Three public datasets—RefSegRS, RRSIS-D, and RISBench—are used for evaluation, each presenting challenges in scale, density, and boundary complexity.

Quantitative results demonstrate that CroBIM-U consistently surpasses prior state-of-the-art in mean IoU (mIoU) and precision-at-X (Pr@X) metrics:

Dataset	mIoU	[email protected]	[email protected]
RRSIS-D	65.07	75.60	24.16
RefSegRS	60.08	—	6.57
RISBench	69.62	77.55	35.52

Ablation studies indicate both UGF and UDLR contribute complementary gains: UGF improves moderate-threshold precision; UDLR notably strengthens high-threshold precision and overall mIoU (Sun et al., 7 Jan 2026).

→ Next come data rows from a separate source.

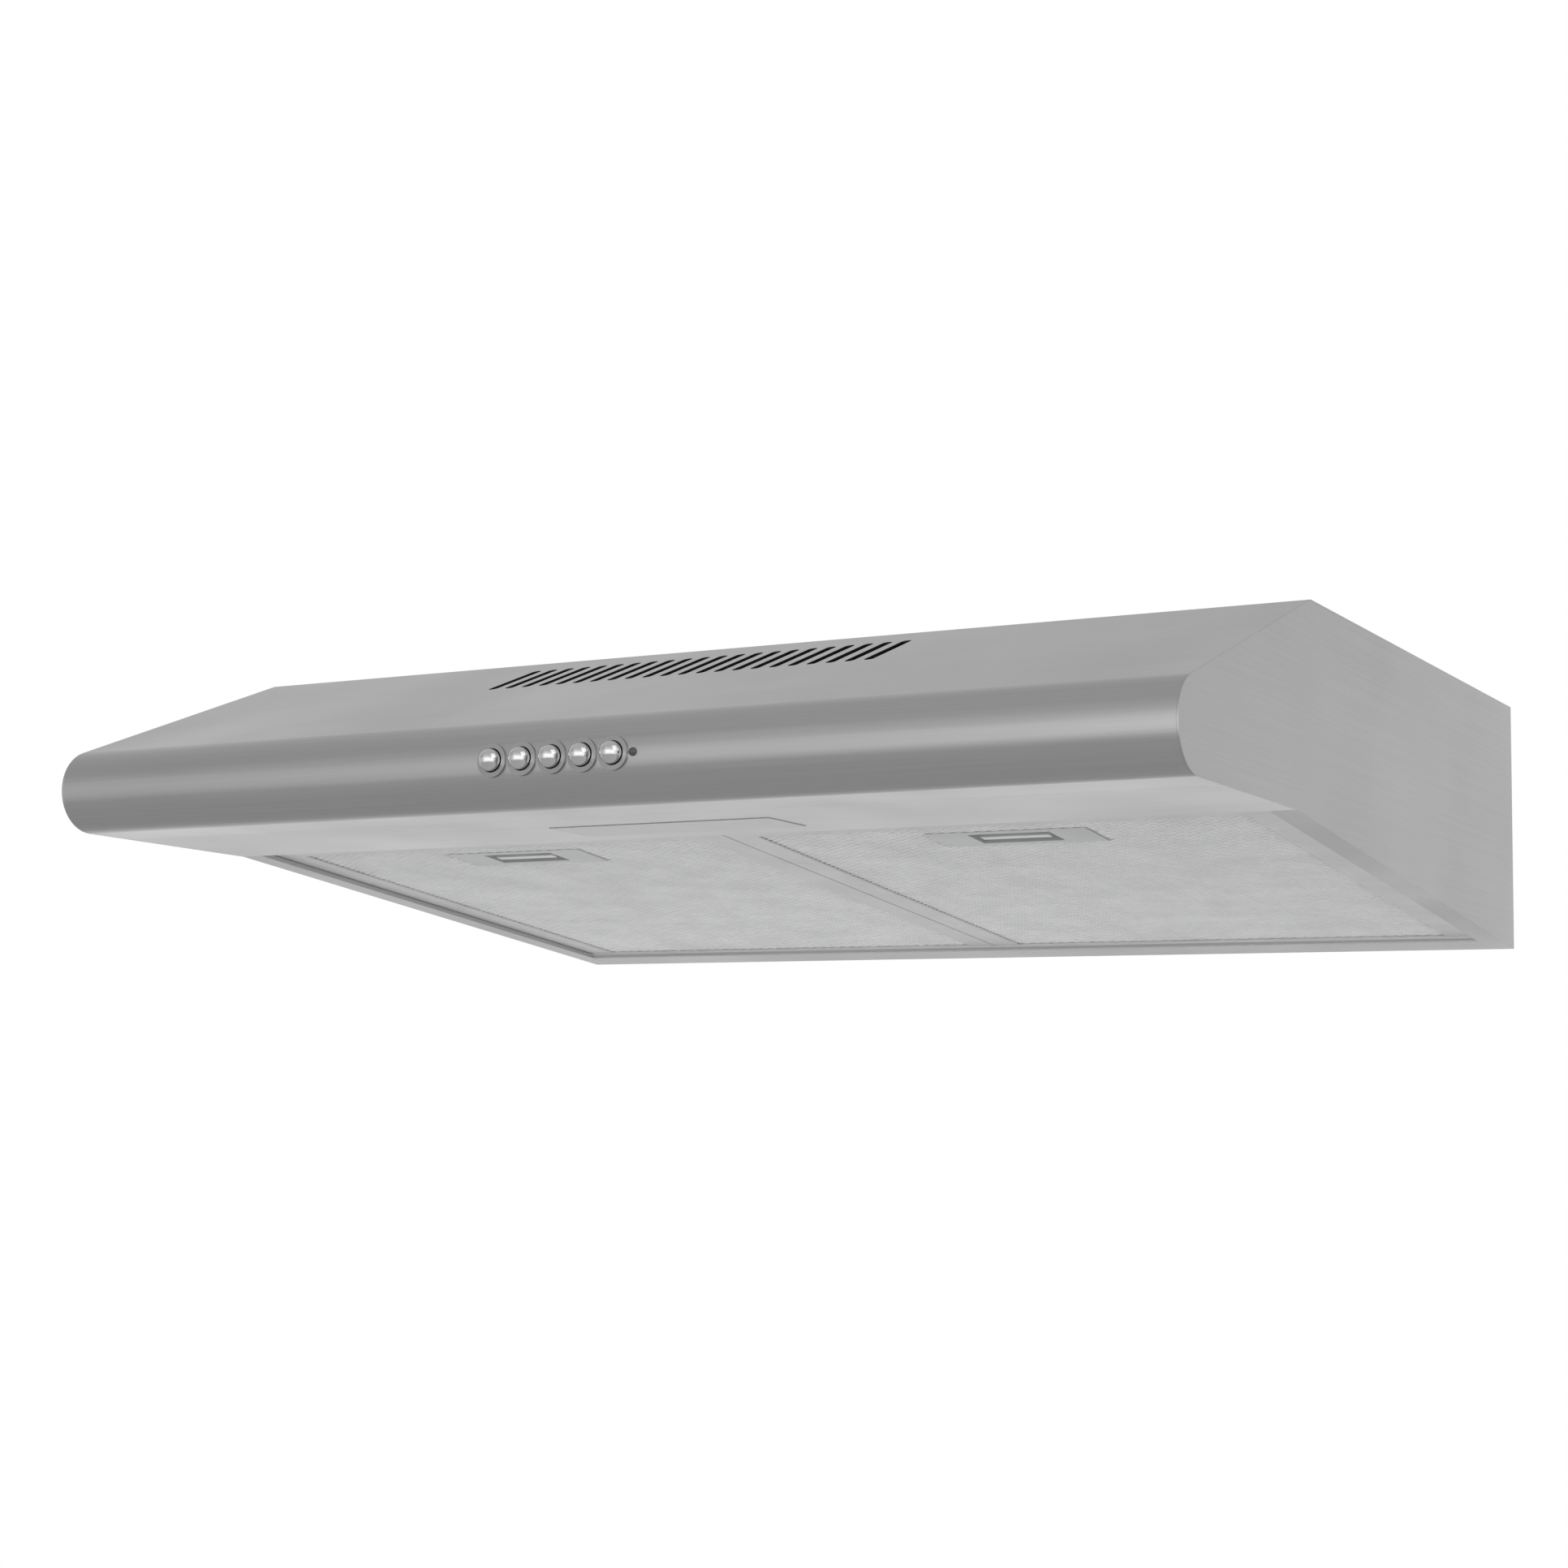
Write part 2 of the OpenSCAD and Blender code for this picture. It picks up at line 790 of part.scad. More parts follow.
module impeller() {
    cup_floor = can_top - can_h - 8.5;
    disc_t = 2;
    color("slategray") at_wheel(0) {
        rotate_extrude() {
            translate([cup_r, wheel_top - disc_t]) square([wheel_r - cup_r, disc_t]);
            translate([cup_r, cup_floor]) square([disc_t, wheel_top - cup_floor]);
            translate([shaft_r, cup_floor]) square([cup_r - shaft_r + eps, disc_t]);
            translate([shaft_r, cup_floor - 5]) square([6, 5 + eps]);
            translate([wheel_inner + 4, wheel_bottom])
                square([wheel_r - wheel_inner - 4, disc_t]);
        }
        translate([0, 0, wheel_bottom]) linear_extrude(wheel_h - disc_t / 2)
            for (i = [0 : blade_count - 1]) rotate(i * 360 / blade_count) wheel_blade();
    }
}

module motor_can() {
    wall = 2;
    color("silver") at_wheel(can_top - can_h) difference() {
        union() {
            cylinder(h = can_h, r = can_r);
            translate([0, 0, -bearing_h / 2]) cylinder(h = bearing_h, r = bearing_r + 2);
        }
        difference() {
            translate([0, 0, wall]) cylinder(h = can_h, r = can_r - wall);
            cylinder(h = bearing_h / 2, r = bearing_r + 2);
        }
        translate([0, 0, -bearing_h]) cylinder(h = 2 * bearing_h, r = bearing_r);
    }
}

module motor_stator() {
    slots = 12;
    core_h = 20;
    color("peru") at_wheel(can_top - can_h + 8) linear_extrude(core_h) difference() {
        circle(can_r - 2);
        circle(21);
        for (i = [0 : slots - 1]) rotate(i * 360 / slots) translate([26, 0]) circle(2.5, $fn = 24);
    }
}

module motor_rotor() {
    core_h = 20;
    shaft_end = can_top - can_h - 13.5;
    color("lightgray") {
        at_wheel(shaft_end) cylinder(h = can_top + 1 - shaft_end, r = shaft_r);
        at_wheel(can_top - can_h + 8) cylinder(h = core_h, r = 20.4);
    }
}

module motor_bearings() {
    color("gold") for (z = [can_top - can_h - bearing_h / 2, can_top + 1.5 - bearing_h])
        at_wheel(z) difference() {
            cylinder(h = bearing_h, r = bearing_r);
            translate([0, 0, -1]) cylinder(h = bearing_h + 2, r = shaft_r + run_fit);
        }
}

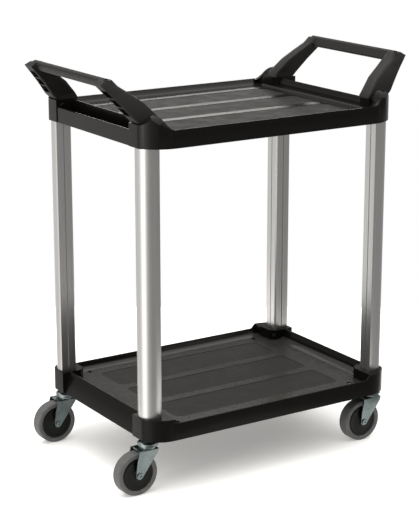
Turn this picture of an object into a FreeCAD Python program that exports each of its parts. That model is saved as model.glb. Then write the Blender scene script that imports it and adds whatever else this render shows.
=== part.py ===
"""Two-shelf food service trolley: moulded shelves, aluminium posts, moulded handles, swivel casters.
Row frame: +X along the length, +Y to the back, +Z up, origin on the floor at the centre of the footprint.
All sizes are millimetres."""
import FreeCAD, Part
import math
import os

V = FreeCAD.Vector

# ---------------------------------------------------------------- shelves
HALF_Y = 247.5          # outer half width of both shelves
WALL = 4.0              # moulded wall
FLOOR_T = 4.0           # tray floor plate
RIM_RISE = 40.0         # long side rim above the shelf's lower edge
FLOOR_DROP = 14.5       # tray floor below the long side rim
COVE = 26.0             # width of the sloping border beside the floor
PANEL_Y = 104.0         # width of one textured panel
BAND_Y = 26.0           # smooth band between panels
PANEL_D = 0.8           # panels are sunk this deep
PANEL_R = 16.0

LOW_Z = 128.0           # lower edge of the lower shelf
LOW_END_X = 334.0       # end wall at its foot
LOW_TOP_X = 319.0       # end wall leans in to here
LOW_END_RISE = 51.0     # end wall and corner block height
LOW_PANEL_X = 228.0     # half length of the panels

UP_Z = 790.0            # lower edge of the upper shelf
UP_BAND_X = 336.0       # outer face of the end band
UP_BAND_RISE = 35.5
UP_LIP_X = 295.0        # outer face of the tray's own end wall
UP_LIP_RISE = 49.5
UP_PANEL_X = 252.0
UP_BLOCK_RISE = 51.0    # corner block height
HUMP_RISE = 71.0        # rounded shoulder beside each handle arm

BLOCK_X = 338.0         # corner block end face
BLOCK_INX = 31.0        # block inner faces, measured in from the post centre
BLOCK_INY = 27.0
FACET = 31.0            # narrow 45 degree facet at a block's inner corner, seat of the post screws
EDGE_R = 20.0           # tight outer corner of a block
LOW_SWEEP_X, LOW_SWEEP_R = 275.0, 70.6   # the long side starts to sweep in here, on this radius
UP_SWEEP_X, UP_SWEEP_R = 265.0, 84.5

# ---------------------------------------------------------------- posts
POST_X, POST_Y = 306.0, 193.0   # centre of the round side
POST_R = 29.0
POST_IN = 13.2          # the two flat inner faces stand this far behind the centre
POST_CUT = 2.5          # chamfer on the inner corner between them
POST_SLOT = 7.6         # groove along each inner face, outward of the centre
POST_WALL = 2.2
FIT = 0.2               # socket clearance
LOW_SOCKET = LOW_Z + 22.0
UP_SOCKET = UP_Z + 20.0

# ---------------------------------------------------------------- handles
ARM_BASE = (307.5, 188.0, UP_Z + 24.0)
ARM_FOOT = (316.5, 186.5, 853.5)
ARM_HEAD = (386.5, 161.5, 925.0)
PLUG_T = 27.0           # thickness of the plug in the corner block
ARM_T = 38.0            # arm thickness across, above the block
HEAD_T = 34.0           # and at the grip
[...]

6. Limitations and Future Research Directions

CroBIM-U’s online RUS training produces noisy targets at early stages, requiring a warm-up period. While UGF and UDLR are designed to be lightweight, their cumulative compute and memory overhead is nonzero. At present, CroBIM-U models only a single error-likelihood map; a more nuanced decomposition of uncertainty—e.g., distinguishing aleatoric from epistemic uncertainty, or separately modeling grounding- versus boundary-focused risk—could enhance adaptivity. Extensions to video or multi-temporal inputs, and to expressive geospatial queries involving relational chains, are identified as promising avenues for further investigation.

A plausible implication is that risk-prior-based control of cross-modal fusion and refinement can be generalized to broader settings in remote sensing and multimodal segmentation.

7. Summary and Significance

CroBIM-U offers a unified, interpretable architecture for spatially adaptive cross-modal inference in remote sensing image segmentation. By making pixel-level uncertainty a central organizing principle—both in fusion and refinement—CroBIM-U achieves enhanced robustness and geometric precision across challenging benchmarks. Its plug-and-play design, error-consistency supervision, and clear empirical gains establish a new reference approach for uncertainty-guided multimodal remote sensing systems (Sun et al., 7 Jan 2026).